In 2017 the Solomon Star released a two-part article on the Waisisi Wairokai Palm Oil project.
The first article was published on June 30th, 2017, titled “Waisisi palm oil project is far from being real.” The other was on the front page of the Sunday Star, published on July 2nd, 2017, titled “Waisisi queries oil palm project, Landowners: We want the truth from gov’t.”
The articles, penned by Birau Wilson Saeni, questioned the roll out of the program and how it was being implemented in Waisisi. Senior tribal landowners sought clarification from the relevant ministry as to why the program was also being implemented in Wairokai after they had offered their land for the project.

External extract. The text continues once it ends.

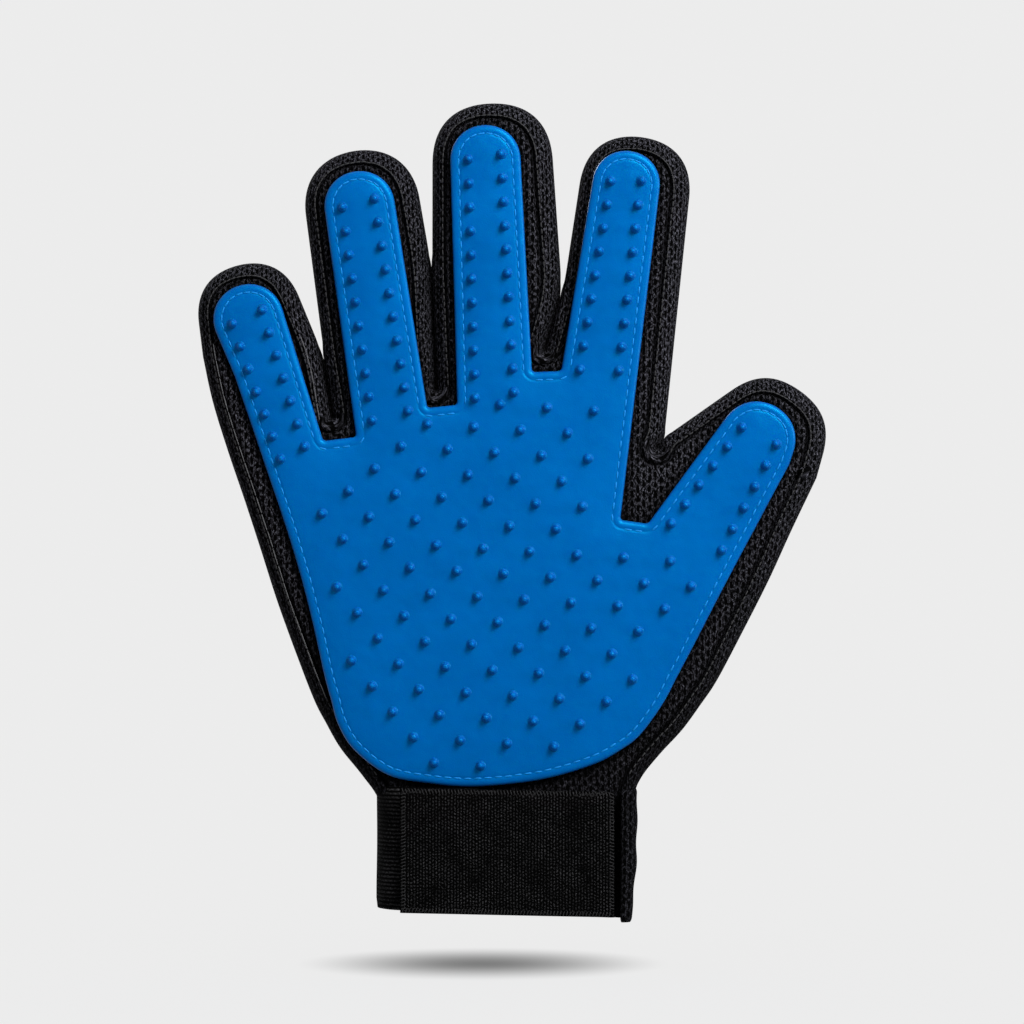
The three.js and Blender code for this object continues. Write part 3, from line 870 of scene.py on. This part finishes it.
def build_sleeve():
    shell = Shell()
    seam = seam_inset()
    # Inset and lift of each ring, from the silhouette inwards on the palm side: the back panel's rolled edge,
    # the seam's groove, then the palm panel
    front = [(seam * k, 0.0) for k in (0.0, 0.05, 0.14, 0.28, 0.4)]
    front += [(seam * k, y) for k, y in ((0.46, 0.22), (0.51, 0.55), (0.56, 0.22), (0.63, 0.0), (0.74, 0.02))]
    front += [(seam * k, y) for k, y in ((0.84, 0.25), (0.93, 1.0), (1.0, 2.0))]
    front += [(seam + d, y) for d, y in ((0.3, 1.2), (0.7, 0.55), (1.2, 0.25), (2.1, 0.15), (3.2, 0.1))]
    groove = 12
    tags = [0] * groove + [1] * (len(front) - groove)
    low = np.arange(-CUFF_X + 9, CUFF_X - 6, 4.0)[::-1]
    foot = np.c_[low, np.zeros(len(low))]
    beside_pad = [PAD.inset(d)[::2] for d in (-1.7, -0.8, 0.2)]
    rows = side_surface(shell, SLEEVE, front, sleeve_front, False, foot, GRID, tags=tags, traced=beside_pad)
    back = [(d, 0.0) for d in (0.0, 0.15, 0.5, 1.1, 2.0, 3.2, 4.8, 6.8, 9.0)]
    side_surface(shell, SLEEVE, back, sleeve_back, True, foot, GRID, first=rows[0])
    flat = np.array(shell.v)
    painted_crease_values = painted_crease_shade(flat[:, [0, 2]], SLEEVE.inset(seam)) * (flat[:, 1] < 0)
    shell.v = list(map(tuple, stepped(shell.v)))
    bm = shell.bmesh()
    # A point layer that carries the painted crease shade to the mesh material
    layer = bm.verts.layers.float.new("crease")
    for v, value in zip(bm.verts, painted_crease_values):
        v[layer] = value
    bmesh.ops.remove_doubles(bm, verts=bm.verts, dist=1e-5)
    split_regions(bm)
    for region in REGIONS:
        for tag, label, node in ((0, "back_panel", "back_mesh"), (1, "palm_panel", "palm_mesh")):
            part = keep_faces(bm, lambda p, r: p == tag and r == region)
            name = f"{label}_{region_name(region)}"
            obj = object_of(part, name, MESH)
            outer = len(obj.data.vertices)
            solid = obj.modifiers.new("thickness", "SOLIDIFY")
            solid.thickness = (WALL if tag == 0 else WALL - 0.3) * MM
            solid.offset = -1
            applied(obj)
            keep_normals(obj, outer)
            move_with(obj, region)
            cad = f"{node}_panel" if region < 0 else f"{region_name(region)}_{node}"
            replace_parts(obj, cad)
    bm.free()


# ---------------- the silicone pad
PAD_FOOT = FRONT - 0.05
PAD_THICK = 2.32
# Inset and lift of each ring, from the foot round the rounded rim to the groove of the stitches and the top
PAD_RINGS = [
    (0.9, 0.0), (0.12, 0.0), (0.0, -0.25), (0.0, -1.15), (0.12, -1.55), (0.4, -1.88), (0.85, -2.1),
    (1.4, -2.2), (1.95, -2.22), (2.2, -2.16), (2.42, -2.11), (2.64, -2.16), (2.9, -2.25), (3.3, -PAD_THICK),
]


def pad_foot(p):
    """The pad's inner face, y: it lies on the palm panel."""
    return PAD_FOOT - warp(p)


def pad_top(p):
    """Outer face of the pad, y."""
    d = nearest(p, PAD.p, True)
    return pad_foot(p) - PAD_THICK - 0.35 * smooth((d - 3.3) / 7)


def digit_tips(i):
    tip, radius = DIGITS[i].pad_tip, DIGITS[i].pad_radius
    feet = [OUTER_EDGES[0] if i == 0 else SLOTS[i - 1][1], OUTER_EDGES[1] if i == LAST else SLOTS[i][0]]
    out = []
    for column, foot in enumerate(feet):
        edge = touching(foot, tip, radius, 1 if column == 0 else -1)
        down, inwards = unit(np.array(foot) - edge), unit(np.array(tip) - edge)
        first = edge + inwards * COLUMN_INSET[column]
        for k in range(DIGITS[i].column):
            out.append(first + down * (k * COLUMN_PITCH - COLUMN_START[column]))
    return out


def palm_tips():
    origin, along, down = (np.array(v) for v in LATTICE)
    out = []
    for row, (first, last) in enumerate(LATTICE_ROWS):
        for k in range(first, last + 1):
            out.append(origin + along * k + down * (row + LATTICE_TOP_ROW))
    return out


# Radius and height of a tip, from inside the pad to near its round top
TIP_PROFILE = [
    (1.8, -0.5), (1.68, -0.04), (1.48, 0.14), (1.33, 0.42), (1.21, 0.85), (1.11, 1.4), (1.03, 1.95),
    (0.96, 2.5), (0.87, 2.98), (0.74, 3.36), (0.56, 3.64), (0.32, 3.83),
]
TIP_TOP = 3.9
DIGIT_TALL, PALM_TALL = 0.8, 0.7  # how tall the digits' and the palm's tips are for that profile
TIP_SIDES = 16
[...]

The explanation given at the time was that because of land dispute in Waisisi the project was relocated to Wairokai. Senior officials at that time condemned the media report, labeling them “untruth” and should not be released to the public.
Seems strange? Waisisi land was formally registered purposely for the Palm Oil project – if there was a dispute, it should have occurred during the registration process. Waisisi landowners were ready, their land was ready, in fact it was registered.

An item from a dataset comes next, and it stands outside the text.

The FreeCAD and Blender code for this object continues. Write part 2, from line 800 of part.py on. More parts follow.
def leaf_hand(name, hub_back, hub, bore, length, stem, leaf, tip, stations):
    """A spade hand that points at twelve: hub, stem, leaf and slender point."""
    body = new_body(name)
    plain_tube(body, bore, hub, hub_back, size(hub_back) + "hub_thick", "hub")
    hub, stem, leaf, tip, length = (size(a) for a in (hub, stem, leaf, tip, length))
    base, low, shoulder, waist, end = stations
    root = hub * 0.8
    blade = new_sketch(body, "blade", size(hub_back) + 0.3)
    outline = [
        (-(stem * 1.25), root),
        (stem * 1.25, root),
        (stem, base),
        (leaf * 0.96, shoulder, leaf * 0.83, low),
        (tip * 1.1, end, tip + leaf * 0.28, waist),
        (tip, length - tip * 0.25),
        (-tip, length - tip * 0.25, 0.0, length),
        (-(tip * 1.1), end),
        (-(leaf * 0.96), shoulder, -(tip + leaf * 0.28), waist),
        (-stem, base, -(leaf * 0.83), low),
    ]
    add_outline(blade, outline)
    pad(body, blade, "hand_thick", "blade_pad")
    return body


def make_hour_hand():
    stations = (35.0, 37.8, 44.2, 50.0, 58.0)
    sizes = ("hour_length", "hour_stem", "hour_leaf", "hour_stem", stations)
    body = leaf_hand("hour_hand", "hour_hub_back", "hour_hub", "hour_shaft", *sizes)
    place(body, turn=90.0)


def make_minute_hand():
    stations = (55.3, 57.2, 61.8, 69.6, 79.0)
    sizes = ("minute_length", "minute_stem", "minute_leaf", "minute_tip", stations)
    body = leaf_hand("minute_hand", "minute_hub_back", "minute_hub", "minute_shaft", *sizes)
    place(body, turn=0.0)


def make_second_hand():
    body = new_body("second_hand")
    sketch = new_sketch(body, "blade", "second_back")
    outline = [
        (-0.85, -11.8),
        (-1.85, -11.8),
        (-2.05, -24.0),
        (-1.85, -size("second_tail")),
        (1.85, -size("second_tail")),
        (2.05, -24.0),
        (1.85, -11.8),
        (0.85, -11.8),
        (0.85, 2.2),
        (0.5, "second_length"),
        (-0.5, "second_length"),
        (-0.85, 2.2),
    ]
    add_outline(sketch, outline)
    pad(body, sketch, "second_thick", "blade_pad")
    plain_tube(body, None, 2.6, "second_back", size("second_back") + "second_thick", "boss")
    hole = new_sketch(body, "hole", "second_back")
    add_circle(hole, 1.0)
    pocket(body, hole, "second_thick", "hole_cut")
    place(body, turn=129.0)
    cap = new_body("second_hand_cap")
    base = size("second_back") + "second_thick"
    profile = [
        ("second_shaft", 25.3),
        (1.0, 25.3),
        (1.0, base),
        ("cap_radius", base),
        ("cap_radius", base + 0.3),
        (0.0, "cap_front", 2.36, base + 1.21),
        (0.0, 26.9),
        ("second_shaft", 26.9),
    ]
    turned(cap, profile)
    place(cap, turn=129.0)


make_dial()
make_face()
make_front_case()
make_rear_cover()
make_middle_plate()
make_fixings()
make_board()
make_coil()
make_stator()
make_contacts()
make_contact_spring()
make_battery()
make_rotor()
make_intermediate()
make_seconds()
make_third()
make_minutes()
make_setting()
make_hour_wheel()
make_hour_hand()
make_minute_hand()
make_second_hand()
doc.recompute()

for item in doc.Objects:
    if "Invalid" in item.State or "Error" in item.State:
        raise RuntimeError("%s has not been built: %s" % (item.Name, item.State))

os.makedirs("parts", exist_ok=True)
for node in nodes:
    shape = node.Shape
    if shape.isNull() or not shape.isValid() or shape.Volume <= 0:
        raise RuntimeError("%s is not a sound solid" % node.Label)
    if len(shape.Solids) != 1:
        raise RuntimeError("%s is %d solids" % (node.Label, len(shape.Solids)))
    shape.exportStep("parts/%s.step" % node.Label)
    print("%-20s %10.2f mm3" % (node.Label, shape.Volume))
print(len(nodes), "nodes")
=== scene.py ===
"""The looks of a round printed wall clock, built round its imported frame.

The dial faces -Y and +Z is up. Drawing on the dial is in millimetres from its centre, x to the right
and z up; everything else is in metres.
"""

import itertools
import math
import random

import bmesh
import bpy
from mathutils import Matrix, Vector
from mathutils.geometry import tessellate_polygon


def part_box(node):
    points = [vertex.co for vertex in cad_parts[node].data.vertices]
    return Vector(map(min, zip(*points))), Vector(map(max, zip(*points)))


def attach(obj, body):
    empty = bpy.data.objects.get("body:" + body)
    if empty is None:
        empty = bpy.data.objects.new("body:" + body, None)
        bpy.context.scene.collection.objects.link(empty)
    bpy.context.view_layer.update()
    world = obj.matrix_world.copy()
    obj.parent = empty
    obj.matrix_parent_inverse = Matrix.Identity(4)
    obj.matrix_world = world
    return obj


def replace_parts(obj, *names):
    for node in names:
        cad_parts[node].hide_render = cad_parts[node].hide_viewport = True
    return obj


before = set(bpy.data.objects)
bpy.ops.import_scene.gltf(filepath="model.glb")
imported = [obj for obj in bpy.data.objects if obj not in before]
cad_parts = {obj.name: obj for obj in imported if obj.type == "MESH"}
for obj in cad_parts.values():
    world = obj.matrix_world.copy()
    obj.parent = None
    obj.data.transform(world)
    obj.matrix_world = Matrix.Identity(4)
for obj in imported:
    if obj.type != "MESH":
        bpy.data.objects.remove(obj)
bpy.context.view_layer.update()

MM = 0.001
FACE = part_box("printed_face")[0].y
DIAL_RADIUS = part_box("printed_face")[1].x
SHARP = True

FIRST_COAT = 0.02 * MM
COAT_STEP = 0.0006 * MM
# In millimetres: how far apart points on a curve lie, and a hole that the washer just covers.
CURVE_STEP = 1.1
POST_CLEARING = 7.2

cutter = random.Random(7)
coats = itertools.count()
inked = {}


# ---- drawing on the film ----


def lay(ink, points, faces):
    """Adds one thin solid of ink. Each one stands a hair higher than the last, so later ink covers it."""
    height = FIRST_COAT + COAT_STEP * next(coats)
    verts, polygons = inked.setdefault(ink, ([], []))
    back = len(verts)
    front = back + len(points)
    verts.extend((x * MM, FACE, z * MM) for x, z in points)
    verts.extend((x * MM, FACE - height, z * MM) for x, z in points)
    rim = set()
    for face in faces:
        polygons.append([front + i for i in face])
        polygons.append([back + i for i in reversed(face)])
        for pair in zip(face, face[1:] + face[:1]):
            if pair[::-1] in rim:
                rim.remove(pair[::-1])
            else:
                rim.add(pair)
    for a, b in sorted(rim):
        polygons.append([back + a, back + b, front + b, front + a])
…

The Waisisi Oil Palm Programme involved five tribal lands in West Are’are, namely Marapa, Suruniai, Ainapo, Torohane and Otenimae. Combined, the total registered land area was 2,395.1 hectare.
Sadly, the newspaper article was accused of being false and misleading and was left at that.

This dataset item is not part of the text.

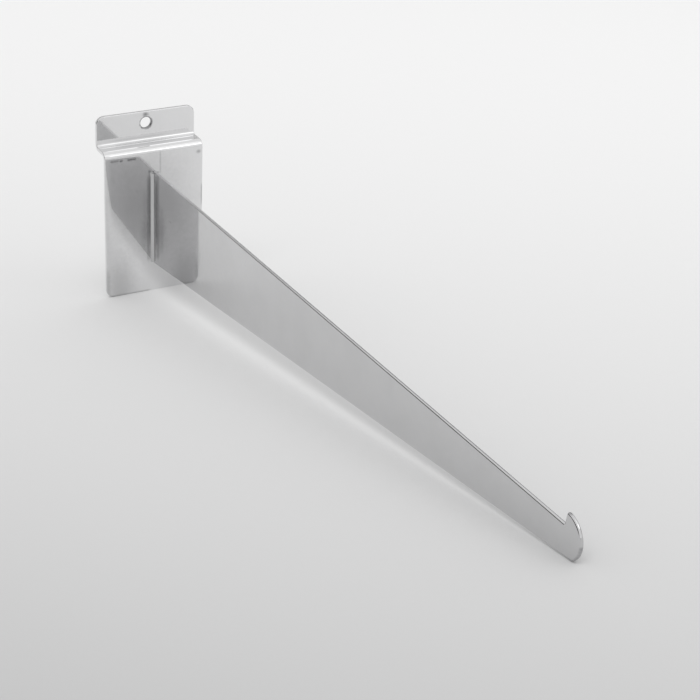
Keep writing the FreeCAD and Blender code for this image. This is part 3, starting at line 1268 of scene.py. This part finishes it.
@dataclass(frozen=True)
class WeldBead:
    """A weld bead down one side of the arm's root.

    Args:
        side: The side of the arm that it is on.
        arm_gauge: Thickness of the arm.
        plate_gauge: Thickness of the backplate.
        top: Height of the bead's upper end.
        foot: Height of its lower end.
        leg: Its leg, on the plate and on the arm.
        hollow: Radius of its hollow face.
        pitch: Distance from one ripple to the next.
        ripple: How far a ripple swells the section, as a share of it.
        jitter: How far the ripples are shifted at random, in radians.
        lump: Length of the random unevenness.
        uneven: How far that swells the section, as a share of it.
        fill: The section's mean size, as a share of the full one.
        swell: How much thicker the bead starts, at its upper end.
        swell_reach: How far down that goes.
        end_round: How far the ends are rounded.
        end_flat: The least of the rounding's square, so that the ends stay open.
        face_steps: Faces across the hollow face.
        rings: Sections along the bead.
        merge: Distance within which two vertices are one.
        seed: Start of the random unevenness, to which the side adds its sign.
    """

    side: Hand
    arm_gauge: float = 1.6 * MM
    plate_gauge: float = 2.0 * MM
    top: float = -10.4 * MM
    foot: float = -57.4 * MM
    leg: float = 1.35 * MM
    hollow: float = 2.5 * MM
    pitch: float = 0.8 * MM
    ripple: float = 0.018
    jitter: float = 3.0
    lump: float = 2.0 * MM
    uneven: float = 0.12
    fill: float = 0.97
    swell: float = 0.22
    swell_reach: float = 1.1 * MM
    end_round: float = 0.5 * MM
    end_flat: float = 0.02
    face_steps: int = 12
    rings: int = 240
    merge: float = 0.0001 * MM
    seed: float = 3.0

    def section(self) -> bpy.types.Mesh:
        """The bead's section as a closed line: the buried corner and the hollow face.

        Returns:
            A mesh of edges in the XY plane, with the corner at its origin, its depth along X and its width along Y.
        """
        stand_off = math.sqrt(self.hollow**2 - self.leg**2 / 2) / math.sqrt(2)
        centre = -(self.leg / 2 + stand_off)
        lead = math.atan2(-self.leg - centre, -centre)
        points = [(0.0, 0.0, 0.0)]
        for step in range(self.face_steps + 1):
            angle = lead + (QUARTER - 2 * lead) * step / self.face_steps
            across = centre + self.hollow * math.cos(angle)
            points.append((centre + self.hollow * math.sin(angle), self.side.value * across, 0.0))
        mesh = bpy.data.meshes.new("bead_section")
        edges = [(number, (number + 1) % len(points)) for number in range(len(points))]
        mesh.from_pydata(points, edges, [])
        return mesh

    def form_tree(self) -> FormTree:
        """The rule that draws the bead: its section follows the joint and swells with each ripple.

        Returns:
            The geometry node tree.
        """
        tree = FormTree("WeldRun")
        names = ("Corner X", "Corner Y", "Top", "Foot", "Pitch", "Ripple", "Start Swell", "Seed")
        across, depth, top, foot, pitch, ripple, swell, seed = (tree.size(name) for name in names)
        ends = {"Start": tree.vector(across, depth, foot), "End": tree.vector(across, depth, top)}
        line = tree.node("GeometryNodeCurvePrimitiveLine", {"mode": "POINTS"}, ends)
        feeds = {"Curve": line, "Count": self.rings}
        path = tree.node("GeometryNodeResampleCurve", {"mode": "COUNT"}, feeds)
        length = top - foot
        run = tree.node("GeometryNodeSplineParameter", None, None, "Factor") * length
        left = length - run
        feeds = {"Vector": tree.vector(run * (1.0 / self.lump), seed, 0.0), "Scale": 1.0, "Detail": 1.0}
        noise = tree.node("ShaderNodeTexNoise", {"noise_dimensions": "2D", "normalize": True}, feeds)
        wave = (run / pitch * (2 * math.pi) + noise * self.jitter).math("SINE") * ripple
        blob = (-left * left / self.swell_reach**2).math("EXPONENT") * swell
        close = 1.0 - (run.math("MINIMUM", left) / self.end_round).math("MINIMUM", 1.0)
        rounded = (1.0 - close * close).math("MAXIMUM", self.end_flat).math("SQRT")
        scale = (wave + blob + (noise - 0.5) * self.uneven + self.fill) * rounded
        feeds = {"Curve": path, "Normal": (0.0, 1.0, 0.0)}
        upright = tree.node("GeometryNodeSetCurveNormal", {"mode": "FREE"}, feeds)
        section = tree.node("GeometryNodeMeshToCurve", None, {"Mesh": tree.entry("Geometry")})
        feeds = {"Curve": upright, "Profile Curve": section, "Scale": scale, "Fill Caps": True}
        bead = tree.node("GeometryNodeCurveToMesh", None, feeds)
        smooth = tree.node("GeometryNodeSetShadeSmooth", None, {"Geometry": bead, "Shade Smooth": True})
        tree.close(smooth)
        return tree

    def finish(self) -> Chrome:
        """The duller plating over the bead.

        Returns:
            The finish.
        """
        return Chrome(
            "weld_chrome_finish",
            tint=(0.56, 0.56, 0.565),
            shade=(0.50, 0.50, 0.505),
            roughness=0.14,
            sag=0.004 * MM,
            spread=2.0 * MM,
        )

    def build(self) -> bpy.types.Object:
        """Builds the bead, dresses it and shows it.

        Returns:
            The piece.
        """
        hand = self.side.name.lower()
        sizes = {
            "Corner X": self.side.value * self.arm_gauge / 2,
            "Corner Y": -self.plate_gauge,
            "Top": self.top,
            "Foot": self.foot,
            "Pitch": self.pitch,
            "Ripple": self.ripple,
            "Start Swell": self.swell,
            "Seed": self.seed + self.side.value,
        }
        mesh = self.form_tree().bake(self.section(), "bead_" + hand, sizes, self.finish().make())
        form = bmesh.new()
        form.from_mesh(mesh)
        bmesh.ops.remove_doubles(form, verts=form.verts, dist=self.merge)
        bmesh.ops.recalc_face_normals(form, faces=form.faces)
        form.to_mesh(mesh)
        form.free()
        return show(mesh, "bead_" + hand, "weld_chrome", "weld_" + hand)


@dataclass(frozen=True)
class Studio:
    """The pale sweep that the hook lies on, its cards and lamps, and the camera.

    Args:
        slope: Slope of the sweep under the hook, which stands on the plate's foot and on its chin.
        contact: A point of the sweep.
        left: Left side of the sweep.
        right: Its right side.
        front: Its front edge.
        back: Its back edge.
        aim: The point that the lamps are turned to.
        ambient: Strength of the light all round.
        seen_extra: How much stronger it is where the camera or the metal sees it.
        lens: The camera's focal length, in millimetres.
        film: Width of its picture, in millimetres.
        place: Where the camera stands.
        azimuth: The way it looks from, in degrees to the right of the front.
        elevation: How far it looks down, in degrees.
        roll: How far it is turned, in degrees.
    """

    slope: float = math.radians(9.23)
    contact: Point3 = (0.0, -1.0 * MM, -72.72 * MM)
    left: float = -3.0
    right: float = 4.0
    front: float = -1.6
    back: float = 5.0
    aim: Point3 = (0.0, -0.15, -0.05)
    ambient: float = 0.78
    seen_extra: float = 0.08
    lens: float = 91.54
    film: float = 36.0
    place: Point3 = (-310.662 * MM, -730.357 * MM, 313.040 * MM)
    azimuth: float = -30.1692
    elevation: float = 27.7353
    roll: float = 3.1890

    def build(self) -> None:
        """Builds the sweep, the cards, the lamps, the surroundings and the camera."""
        self._sweep()
        self._cards()
        self._lamps()
        self._surroundings()
        self._camera()

    @staticmethod
    def _sheet(name: str, corners: Sequence[Point3], material: bpy.types.Material) -> bpy.types.Object:
        """A flat sheet that isn't part of the hook.

        Args:
            name: The sheet's name.
            corners: Its corners, in order.
            material: Its finish.

        Returns:
            The sheet.
        """
        mesh = bpy.data.meshes.new(name)
        mesh.from_pydata(corners, [], [list(range(len(corners)))])
        mesh.materials.append(material)
        sheet = bpy.data.objects.new(name, mesh)
        bpy.context.scene.collection.objects.link(sheet)
        return sheet

    def _sweep(self) -> None:
        """Lays the pale paper under the hook."""
        fall = math.tan(self.slope)
        outline = ((self.left, self.front), (self.right, self.front), (self.right, self.back), (self.left, self.back))
        corners = [(x, y, self.contact[2] - fall * (y - self.contact[1])) for x, y in outline]
        self._sheet("sweep", corners, SweepPaper().make())

    def _cards(self) -> None:
        """Stands dark cards at the sides and two lighter ones behind, where only reflections show them."""
        dark = CardStock().make()
        pale = CardStock("grey_card", 0.64).make()
        slate = CardStock("slate_card", 0.15).make()
        # Each card: the ends of its foot as X and Y, its lower and its upper edge, and its stock
        cards = {
            "left_card": ((-1.5, -1.3), (-1.5, 1.0), 0.0, 1.05, dark),
            "back_left_card": ((-1.5, 1.0), (-0.9, 1.45), -0.3, 1.25, slate),
            "right_card": ((1.6, -0.8), (1.6, 0.6), -0.3, 0.4, dark),
            "back_right_card": ((1.6, 0.6), (0.75, 1.07), -0.3, 0.55, dark),
            "back_card": ((-1.6, 2.4), (2.4, 2.0), -0.6, 1.7, pale),
        }
        for name, (start, end, low, high, stock) in cards.items():
            card = self._sheet(name, [(*start, low), (*end, low), (*end, high), (*start, high)], stock)
            card.visible_camera = False
            card.visible_diffuse = False
            card.visible_shadow = False

    def _lamps(self) -> None:
        """Hangs a softbox in its glow right of the camera, and to its left a wide lamp that lights the paper."""
        self._lamp("softbox", (0.617, -0.915, 0.862), (0.36, 0.36), 0.6)
        self._lamp("softbox_glow", (0.534, -0.684, 1.034), (0.75, 0.75), 0.25)
        fill = self._lamp("fill", (-1.6, -1.6, 4.7), (3.5, 3.5), 2.2)
        fill.visible_glossy = False

    def _lamp(self, name: str, place: Point3, size: Point2, brightness: float) -> bpy.types.Object:
        """Hangs one soft lamp, turned towards the hook.

        Args:
            name: The lamp's name.
            place: Where it hangs.
            size: Its width and height.
            brightness: Its brightness, of which 1 is white.

        Returns:
            The lamp.
        """
        lamp = bpy.data.lights.new(name, "AREA")
        lamp.shape = "RECTANGLE"
        lamp.size, lamp.size_y = size
        lamp.energy = brightness * math.pi * lamp.size * lamp.size_y
        holder = bpy.data.objects.new(name, lamp)
        holder.location = place
        aim = Vector(self.aim) - Vector(place)
        holder.rotation_euler = aim.to_track_quat("-Z", "Y").to_euler()
        holder.visible_camera = False
        bpy.context.scene.collection.objects.link(holder)
        return holder

    def _surroundings(self) -> None:
        """Fills the room with plain white light, a little stronger where the camera or the metal sees it."""
        world = bpy.data.worlds.new("room")
        world.use_nodes = True
        bpy.context.scene.world = world
        board = Board(world.node_tree)
        path = board.node("ShaderNodeLightPath", None, None, "Is Camera Ray")
        seen = path.math("MAXIMUM", path.also("Is Glossy Ray")).math("MAXIMUM", path.also("Is Transmission Ray"))
        feeds = {"Color": grey(1.0), "Strength": seen * self.seen_extra + self.ambient}
        background = board.node("ShaderNodeBackground", None, feeds)
        board.node("ShaderNodeOutputWorld", None, {"Surface": background})

    def _camera(self) -> None:
        """Places the camera at the photograph's viewpoint."""
        turn, tilt, roll = (math.radians(value) for value in (self.azimuth, self.elevation, self.roll))
        back = Vector((math.sin(turn) * math.cos(tilt), -math.cos(turn) * math.cos(tilt), math.sin(tilt)))
        right = Vector((0.0, 0.0, 1.0)).cross(back).normalized()
        up = back.cross(right)
        rolled_right = right * math.cos(roll) + up * math.sin(roll)
        rolled_up = up * math.cos(roll) - right * math.sin(roll)
        axes = Matrix((rolled_right, rolled_up, back)).transposed()
        camera = bpy.data.cameras.new("camera")
        camera.lens = self.lens
        camera.sensor_width = self.film
        holder = bpy.data.objects.new("camera", camera)
        holder.matrix_world = Matrix.Translation(self.place) @ axes.to_4x4()
        bpy.context.scene.collection.objects.link(holder)
        bpy.context.scene.camera = holder


def main() -> None:
    """Builds the hook and the studio round it."""
    logging.basicConfig(level=logging.INFO, format="%(name)s: %(message)s")
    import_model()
    bpy.context.scene.view_settings.view_transform = "Standard"
    Backplate().build()
    Arm().build()
    for side in Hand:
        WeldBead(side).build()
    Studio().build()


if __name__ == "__main__":
    main()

Fast forward three years, the project officer of the Waisisi Wairokai Palm Oil project has been arrested, charged with official corruption. It is alleged that between 2012 to 2017 more than SBD$4 million dollars earmarked for the Waisisi Wairokai Palm Oil project was unaccounted for.
It is also alleged that in 2018 he had attempted to bribe an auditor at the Ministry of Finance and Treasury to stop an audit into the Waisisi Wairokai Palm Oil Project. His bribery attempt failed, the matter was reported to senior officers within the Ministry, who reported it to the police.
This is not the first-time projects are being used by public officials to siphon money for private use, and it will not be the last.
Perhaps next time when the media attempts to shine the light on corrupt practices, let us not be too dismissive – particularly accounting officers or heads of ministries. It is probably better to talk to a journalist than face a judge in court.